O Ministério da Educação (MEC) anunciou nessa quinta (3) que vai apresentar no próximo dia 14, protocolos de prevenção e resposta ao racismo nas escolas. Foi essa a resposta do órgão a três casos ocorridos nessa semana que mostraram que a discriminação por causa da cor da pele segue viva e forte dentro dos muros das escolas, espaço, em tese, de formação de cidadãos.

O caso mais notório envolveu a filha de 14 anos da atriz Samara Filippo. Duas ‘colegas’ de classe tomaram o caderno da menina, rasgaram páginas e nas que ficaram escreveram ofensas raciais. A artista usou suas redes sociais para denunciar, fez queixa na polícia e exige a expulsão das criminosas (racismo é crime). Tudo ocorreu na Escola Vera Cruz, em São Paulo. A unidade é apontada como sendo um espaço de elite.

O mais próximo envolveu o Colégio Antônio Vieira, um dos mais tradicionais de Salvador. Uma mulher criticou o fato de a escola indicar um livro antirracista da escritora Djamila Ribeiro para ser trabalhado pelos alunos. Ela disse que racismo é uma coisa que se discute apenas em família. Mães, pais e alunos do ieira defenderam o uso do livro e o conteúdo da publicação.

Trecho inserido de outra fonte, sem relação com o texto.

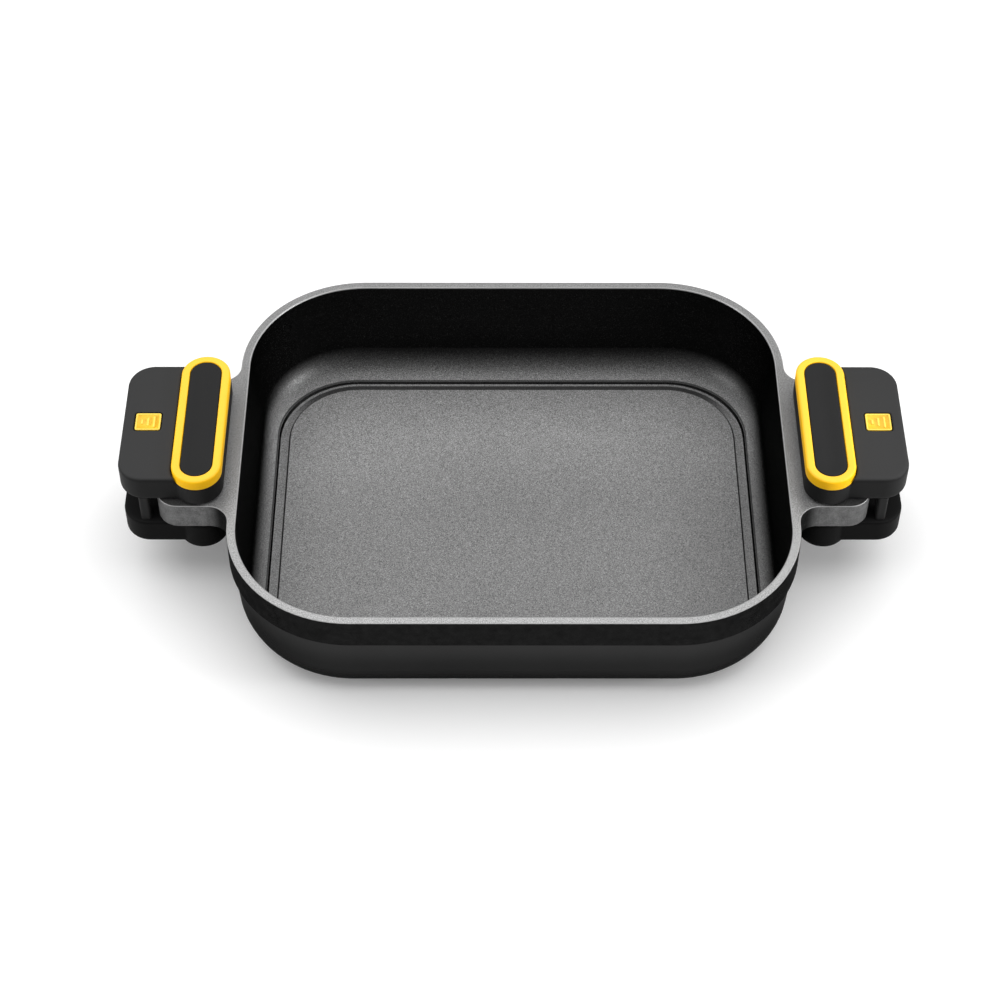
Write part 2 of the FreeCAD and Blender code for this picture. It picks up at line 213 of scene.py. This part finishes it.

O terceiro caso ocorreu em Brasília, também envolvendo uma escola de elite. Durante um jogo, alunos do Colégio Galois proferiram palavras ofensivas aos estudantes da Escola Franciscana Nossa Senhora de Fátima, usando termos como “macaco”, “filho de empregada" e "pobrinho".

A forma de tratar o racismo em ambiente escolar divide especialistas. A lei permite até a expulsão de estudantes que praticaram o racismo. Outro acha que essa não é a melhor maneira de lidar com o assunto, pois não é “pedagógico”. O ideal, defendem, é que o combate ao racismo deve ser uma política permanente das escolas e que os casos devem ser divulgados – protegendo as crianças, principalmente as vítimas – e servirem como temas de debates internos para mostrar que a discriminação existe e acontece em todos os lugares a todos os instantes. Ainda segundo essa corrente, a expulsão levaria ao entendimento de que o racismo é algo excepcional e não cotidiano no Brasil.